§ SUPPLIED DATA:
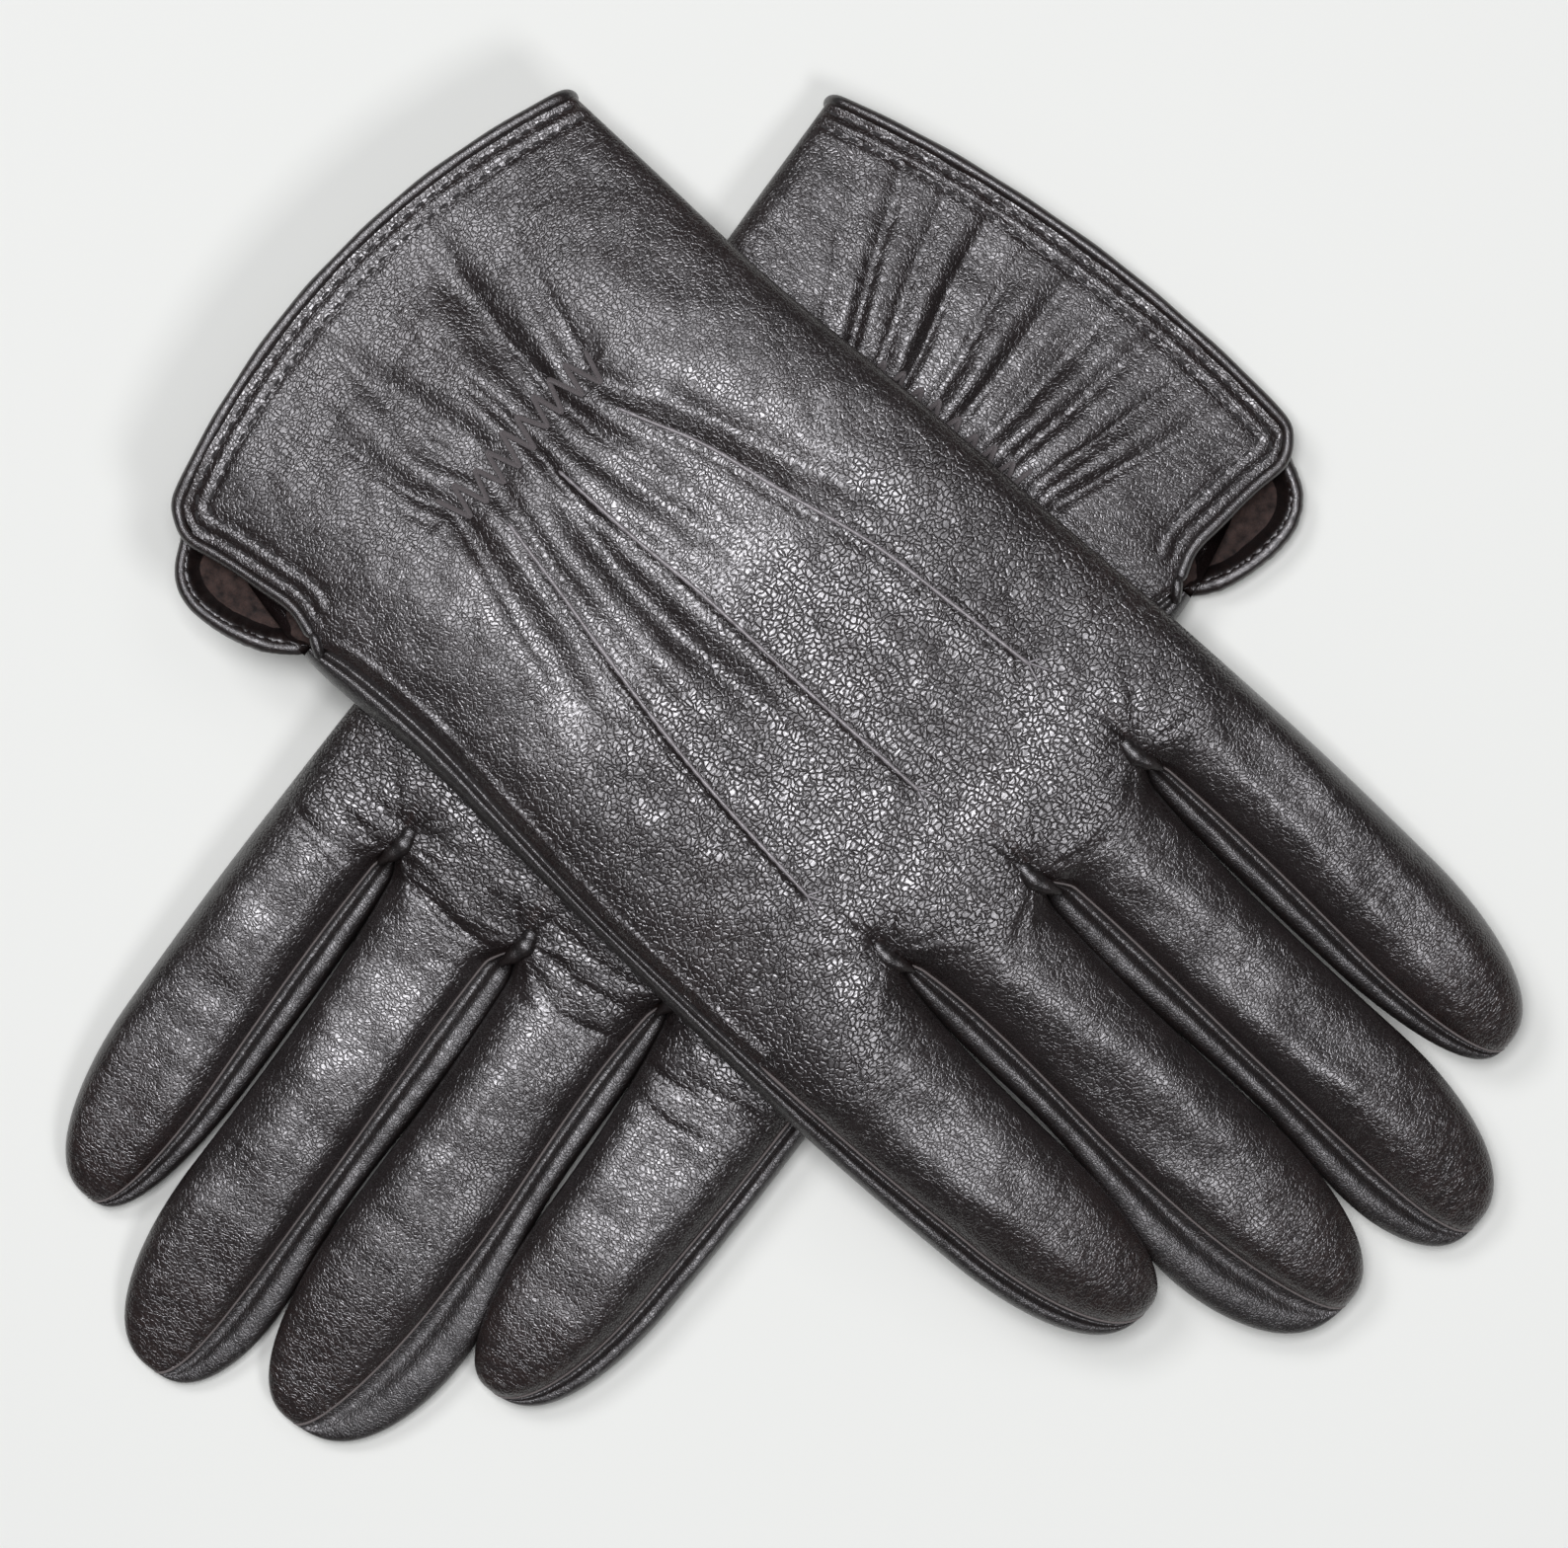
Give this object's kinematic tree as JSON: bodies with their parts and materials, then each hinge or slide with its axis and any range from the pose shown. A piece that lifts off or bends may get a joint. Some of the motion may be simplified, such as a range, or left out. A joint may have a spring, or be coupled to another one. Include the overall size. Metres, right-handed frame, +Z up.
{
  "type": "leather gloves",
  "caption": "Pair of lined leather gloves laid crossed, backs up, with stitched tucks, a gathered wrist, side vents and thumbs tucked under the palms.",
  "frame": {"origin": "middle of the pair's footprint, on the table", "axes": "+Y towards the right glove's fingertips, +X towards its little finger and the left glove's fingertips, +Z up out of the backs of the hands"},
  "size_m": [0.2651, 0.2592, 0.0396],
  "materials": {
    "glove_leather": "fine pebbled grain, satin",
    "gusset_leather": "thin skived leather, satin",
    "edge_leather": "turned edge, slightly worn",
    "fleece_lining": "brushed fleece",
    "thread": "twisted sewing thread",
    "elastic": "woven elastic tape"
  },
  "bodies": {
    "left_hand": {"left_hand_leather": "glove_leather", "left_hand_lining": "fleece_lining", "left_cuff_binding": "edge_leather", "left_cuff_stitching": "thread", "left_vent_tack": "thread", "left_back_tucks": "glove_leather", "left_side_seam": "edge_leather", "left_wrist_elastic": "elastic", "left_wrist_zigzag": "thread"},
    "left_index": {"left_index_strip": "glove_leather", "left_index_gusset": "gusset_leather", "left_index_lining": "fleece_lining"},
    "left_middle": {"left_middle_strip": "glove_leather", "left_middle_gussets": "gusset_leather", "left_middle_lining": "fleece_lining"},
    "left_ring": {"left_ring_strip": "glove_leather", "left_ring_gussets": "gusset_leather", "left_ring_lining": "fleece_lining"},
    "left_little": {"left_little_strip": "glove_leather", "left_little_gusset": "gusset_leather", "left_little_lining": "fleece_lining"},
    "left_thumb": {"left_thumb_leather": "glove_leather", "left_thumb_lining": "fleece_lining"},
    "right_hand": {"right_hand_leather": "glove_leather", "right_hand_lining": "fleece_lining", "right_cuff_binding": "edge_leather", "right_cuff_stitching": "thread", "right_vent_tack": "thread", "right_back_tucks": "glove_leather", "right_side_seam": "edge_leather", "right_wrist_elastic": "elastic", "right_wrist_zigzag": "thread"},
    "right_index": {"right_index_strip": "glove_leather", "right_index_gusset": "gusset_leather", "right_index_lining": "fleece_lining"},
    "right_middle": {"right_middle_strip": "glove_leather", "right_middle_gussets": "gusset_leather", "right_middle_lining": "fleece_lining"},
    "right_ring": {"right_ring_strip": "glove_leather", "right_ring_gussets": "gusset_leather", "right_ring_lining": "fleece_lining"},
    "right_little": {"right_little_strip": "glove_leather", "right_little_gusset": "gusset_leather", "right_little_lining": "fleece_lining"},
    "right_thumb": {"right_thumb_leather": "glove_leather", "right_thumb_lining": "fleece_lining"}
  },
  "joints": [
    {"name": "left_index_curl", "type": "hinge", "parent": "left_hand", "child": "left_index", "pos_m": [0.03911, -0.06394, 0.0055], "axis": [-0.1323, 0.9912, 0], "range_deg": [-20, 75]},
    {"name": "left_middle_curl", "type": "hinge", "parent": "left_hand", "child": "left_middle", "pos_m": [0.03571, -0.03847, 0.0055], "axis": [-0.1323, 0.9912, 0], "range_deg": [-20, 75]},
    {"name": "left_ring_curl", "type": "hinge", "parent": "left_hand", "child": "left_ring", "pos_m": [0.03212, -0.01151, 0.0055], "axis": [-0.1323, 0.9912, 0], "range_deg": [-20, 75]},
    {"name": "left_little_curl", "type": "hinge", "parent": "left_hand", "child": "left_little", "pos_m": [0.02131, 0.01651, 0.0055], "axis": [-0.1323, 0.9912, 0], "range_deg": [-20, 75]},
    {"name": "left_thumb_swing", "type": "hinge", "parent": "left_hand", "child": "left_thumb", "pos_m": [-0.04204, -0.06821, 0.0045], "axis": [0, 0, -1], "range_deg": [0, 50]},
    {"name": "right_glove_lift", "type": "slide", "parent": "left_hand", "child": "right_hand", "axis": [0, 0, 1], "range_m": [0, 0.06]},
    {"name": "right_index_curl", "type": "hinge", "parent": "right_hand", "child": "right_index", "pos_m": [-0.07503, 0.03093, 0.0255], "axis": [-1, 0, 0], "range_deg": [-20, 60]},
    {"name": "right_middle_curl", "type": "hinge", "parent": "right_hand", "child": "right_middle", "pos_m": [-0.04933, 0.03093, 0.0255], "axis": [-1, 0, 0], "range_deg": [-20, 60]},
    {"name": "right_ring_curl", "type": "hinge", "parent": "right_hand", "child": "right_ring", "pos_m": [-0.02213, 0.03093, 0.0255], "axis": [-1, 0, 0], "range_deg": [-20, 60]},
    {"name": "right_little_curl", "type": "hinge", "parent": "right_hand", "child": "right_little", "pos_m": [0.00707, 0.02393, 0.0255], "axis": [-1, 0, 0], "range_deg": [-20, 26]},
    {"name": "right_thumb_swing", "type": "hinge", "parent": "right_hand", "child": "right_thumb", "pos_m": [-0.06853, -0.05007, 0.0245], "axis": [0, 0, 1], "range_deg": [0, 50]}
  ]
}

§ EXERCISE PROMPT:
Collect each line above holding the string "materials".

§ SOLUTION TO THIS EXERCISE:
Give this object's kinematic tree as JSON: bodies with their parts and materials, then each hinge or slide with its axis and any range from the pose shown. A piece that lifts off or bends may get a joint. Some of the motion may be simplified, such as a range, or left out. A joint may have a spring, or be coupled to another one. Include the overall size. Metres, right-handed frame, +Z up.
  "materials": {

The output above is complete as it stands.